A cidade de Avignon está situada a algumas centenas de
metros da confluência dos rios Ródano e Durence, e atravessada por
um de seus confluentes, o Sorgue. Em 1433, as chuvas torrenciais
fizeram transbordar os três rios que inundaram as partes baixas à
margem do Sorgue. A inundação tomou tais proporções durante a
noite que, na manhã seguinte, os superiores da Ordem, temendo que a
água atingisse o trono onde estava exposto o Santíssimo Sacramento,
tomaram uma canoa e foram até a capela. Qual não foi a sua surpresa
quando, depois de aberta a porta, constataram que as águas, à
semelhança das do Mar Vermelho e do Jordão, se mantinham à direita
e à esquerda, elevadas como grandes paredes, deixando absolutamente
livre e seca a passagem que conduzia ao altar.
Podemos imaginar que aspecto lindo o de uma capela cujas
paredes eram feitas de água, mas nenhuma gota caía. O sulco por
onde os religiosos deveriam passar estava completamente seco. E no
fundo aquela majestade misteriosa, adorável, mas quão real, do
Santíssimo Sacramento exposto.
Gostamos de supor — e tudo leva a crer que assim o foi
— que esses bons religiosos, depois do espanto, fizeram profunda
genuflexão e adoraram o Sacramento Santíssimo, em homenagem a Quem
o milagre estupendo se realizava.
O prodígio lhes pareceu ainda maior quando, chegados ao
altar que fica ao nível da capela sem degraus, viram em volta tudo
igualmente seco. As águas se levantavam ao longo das paredes como
verdadeiras tapeçarias, formando arcobotantes ao alto, como uma
espécie de teto.
Que maravilha! Como Deus quis glorificar o Santíssimo
Sacramento, mas atendendo ao movimento de alma do homem que vê no
belo um reflexo do Altíssimo. Deus presente, mas inteiramente
oculto, no Santíssimo Sacramento, e agindo de um modo sensível,
manifestando-Se por semelhança, precisamente nas águas que subiam e
davam certo vestígio do esplêndido e da beleza d’Ele.

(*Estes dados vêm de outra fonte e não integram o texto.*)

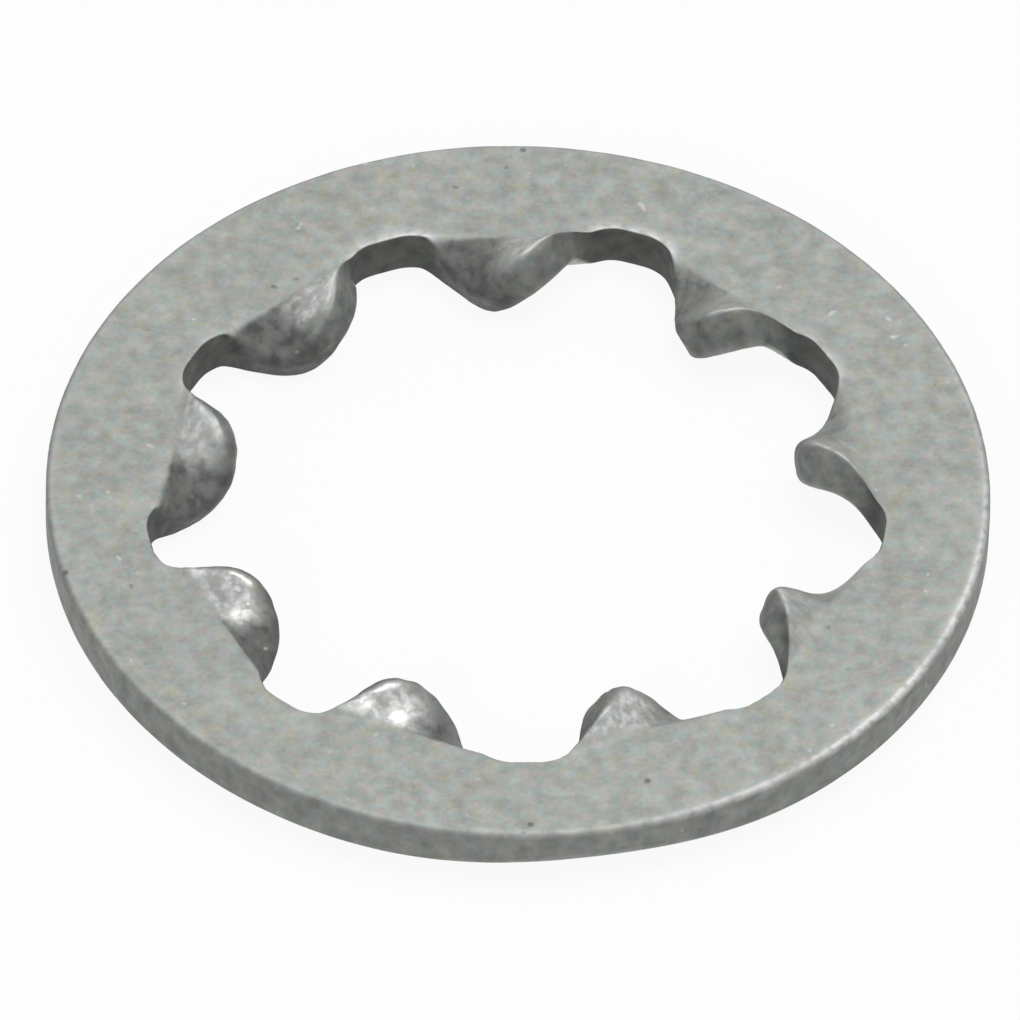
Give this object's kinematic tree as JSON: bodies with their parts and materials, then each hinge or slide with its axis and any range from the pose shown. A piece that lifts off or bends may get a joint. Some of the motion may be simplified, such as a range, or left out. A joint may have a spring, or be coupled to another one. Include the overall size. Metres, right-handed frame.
{
  "type": "internal tooth lock washer",
  "caption": "Flat round spring-steel washer whose inward teeth are twisted so that their edges bite into the screw head and the work and keep the screw from turning loose.",
  "frame": {"origin": "centre of the washer on the surface that it rests on, under the lowest tooth edges", "axes": "+Z along the washer's axis; one tooth points from +Y towards the axis"},
  "size_m": [0.018, 0.018, 0.0021],
  "materials": {
    "zinc_plated_steel": "matt zinc"
  },
  "bodies": {
    "root": {"lock_washer": "zinc_plated_steel"}
  },
  "joints": []
}
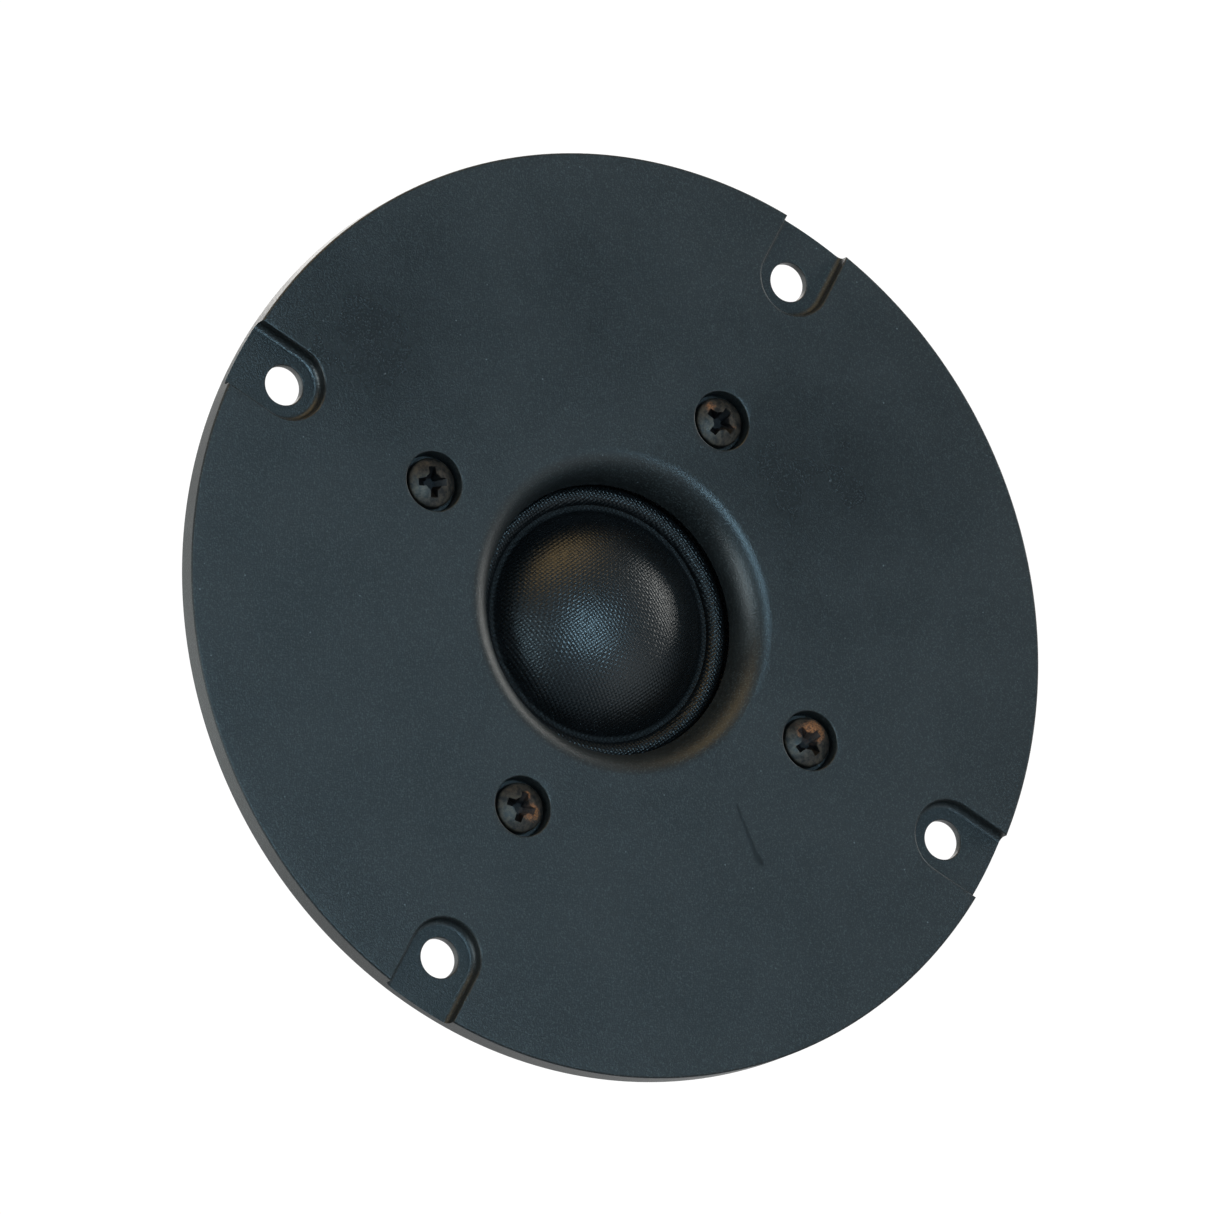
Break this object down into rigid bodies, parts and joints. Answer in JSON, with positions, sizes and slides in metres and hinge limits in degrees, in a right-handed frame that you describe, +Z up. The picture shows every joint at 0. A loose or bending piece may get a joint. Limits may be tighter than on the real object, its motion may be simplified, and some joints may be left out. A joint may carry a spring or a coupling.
{
  "type": "dome tweeter",
  "caption": "Soft-dome tweeter with a round flush-mount faceplate, short horn mouth, open-ended screw pockets, ferrite motor, sealed rear chamber and blade terminals.",
  "frame": {"origin": "centre of the mounting plane, which is the rear face of the faceplate's flange", "axes": "+Y along the driver's axis into the baffle, the dome fires along -Y; +Z up; the baffle screw holes are on the diagonals between X and Z"},
  "size_m": [0.104, 0.046, 0.104],
  "materials": {
    "faceplate": "fine moulded texture, satin",
    "gasket_foam": "closed-cell foam",
    "screw_steel": "black oxide, with rust in the recesses",
    "carrier_plastic": "satin",
    "dome_cloth": "woven and coated, satin",
    "coil_former": "bare foil",
    "copper": "bare copper",
    "glue": "clear amber",
    "zinc_steel": "zinc plated",
    "ferrite": "sintered and ground",
    "felt": "pressed felt",
    "wadding": "loose fibre",
    "chamber_plastic": "fine spark texture",
    "seal_rubber": "smooth",
    "terminal_tin": "tin plated",
    "solder": "satin"
  },
  "bodies": {
    "chassis": {"faceplate": "faceplate", "flange_gasket": "gasket_foam", "faceplate_screws": "screw_steel", "diaphragm_carrier": "carrier_plastic", "surround": "dome_cloth", "top_plate": "zinc_steel", "magnet": "ferrite", "back_plate": "zinc_steel", "pole_piece": "zinc_steel", "copper_cap": "copper", "pole_felt": "felt", "vent_felt_plug": "felt", "rear_chamber": "chamber_plastic", "chamber_seal": "seal_rubber", "chamber_screws": "screw_steel", "chamber_wool": "wadding", "locating_pins": "zinc_steel", "terminal_positive": "terminal_tin", "terminal_negative": "terminal_tin", "terminal_rivets": "terminal_tin", "lead_wire_positive": "copper", "lead_wire_negative": "copper", "solder_joints": "solder"},
    "diaphragm": {"dome": "dome_cloth", "voice_coil_former": "coil_former", "voice_coil_winding": "copper", "coil_adhesive": "glue"}
  },
  "joints": [
    {"name": "dome_travel", "type": "slide", "parent": "chassis", "child": "diaphragm", "axis": [0, -1, 0], "range_m": [-0.0005, 0.0005], "stiffness_N_per_m": 4500, "deforming": ["surround", "lead_wire_positive", "lead_wire_negative"]}
  ]
}
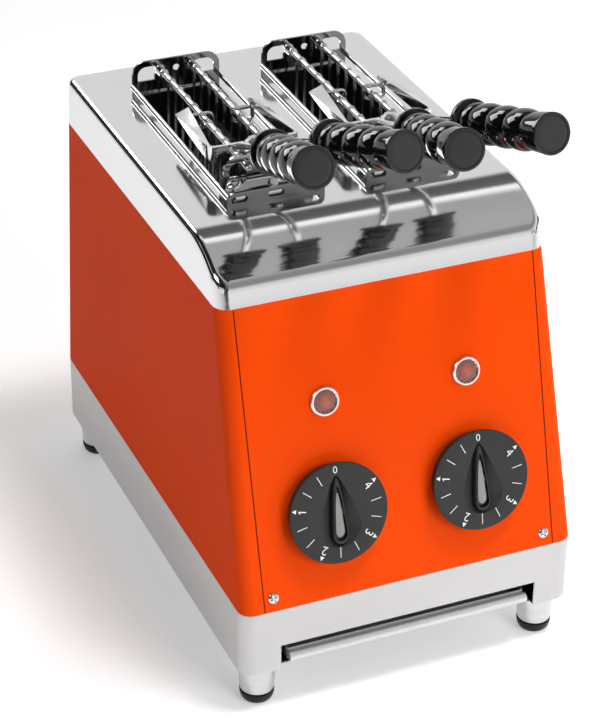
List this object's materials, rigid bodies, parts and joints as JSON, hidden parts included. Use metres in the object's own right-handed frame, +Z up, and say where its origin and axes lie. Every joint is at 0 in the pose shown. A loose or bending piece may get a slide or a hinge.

Assim diz o antigo relato conservado nos arquivos da
confraria.
Não é, portanto, uma lenda que se transmitiu de
séculos em séculos, mas é um relato conservado nos arquivos da
própria confraria.
Os dois frades, depois de terem adorado o Autor desse
prodígio, se apressaram a comunicá-lo aos outros confrades. Vieram
doze. E todos juntos foram chamar quatro frades menores da Ordem de
São Francisco, dos quais três eram doutores em Teologia. A água se
mantinha no meio do banco que fica ao longo do átrio da capela, de
maneira a deixar uma parte inteiramente seca.
Para comemorar o milagre, celebra-se com solenidade,
todos os anos, a festa em 30 de novembro, dia de Santo André. Pela
manhã, todos os membros da confraria comungam, percorrendo de
joelhos, até a mesa da comunhão, o caminho sagrado, conservado
milagrosamente pelas águas. Às vésperas, o pregador relembra o
milagre, e o cântico “Cantemus Dominum”, que foi entoado por
Moisés depois da passagem do Mar Vermelho, precede a adoração e a
bênção do Santíssimo.
Durante mais de quinhentos anos se conservou férvida e
ardorosa a lembrança desse milagre. Quanta beleza existe no fato de
que, em todo dia 30 de novembro, uma confraria — cujos membros,
pelo menos em parte, presumivelmente descendem daqueles que viram o
milagre —, formando uma longa procissão acompanhada pelo povo,
entram naquela igreja para celebrar essa maravilha!
Podemos imaginar com que devoção eles adentram na
capela, adoram o Santíssimo Sacramento e entoam o cântico de
Moisés, lembrando que Deus fez em Avignon aquilo que realizou no Rio
Jordão e no Mar Vermelho. São verdadeiras maravilhas de Deus.
Qual é a beleza especial que apresenta a continuidade
dessa tradição? É a pulcritude da lição que nos dá, pois os
benefícios de Deus devem ser lembrados. Nós não podemos deixar de
agradecê-los sempre. Como através das gerações, durante cinco
séculos, eles se lembraram disso, com a Fé e a gratidão que se
transmitiram. E o que dá muito mais calor à comemoração é a
tradição.
Imaginemos que fôssemos fazer agora uma procissão numa
igreja para adorar o Santíssimo Sacramento, a fim de comemorar e
ilustrar o que se passou em Avignon. Seria com muito menos vida do
que o que fazem em Avignon, porque aquele é o lugar onde o milagre
ocorreu, e onde durante quinhentos anos, ininterruptamente, o milagre
vem sendo glorificado.
A tradição confere um sabor, um calor, uma vida
especial a uma ação de graças certamente muito bonita, muito
justa, mas que perderia alguma coisa se não fosse tão tradicional.
Aprendamos dessa maneira a amar a tradição, e compreender como ela
adorna as coisas de Deus e de Nossa v Senhora.
Plinio Correa de Oliveira
- Extraído de conferência de 22/7/1975
1) Santo Urbano V. 2)
Lamentavelmente, em 1793, a Revolução Francesa causou a completa
destruição da Capela da Santa Cruz. Mais tarde, uma nobre família
promoveu a construção de uma nova capela. Concluída a construção,
o Arcebispo de Avignon restaurou ali a Adoração Perpétua do
Santíssimo Sacramento (Cf. Eucharistic Miracles and Eucharistic
Phenomena in the Lives of Saints, Joan Carroll Cruz, Tan Books and
Publishers, Rockford, Illinois, 1987, p. 144).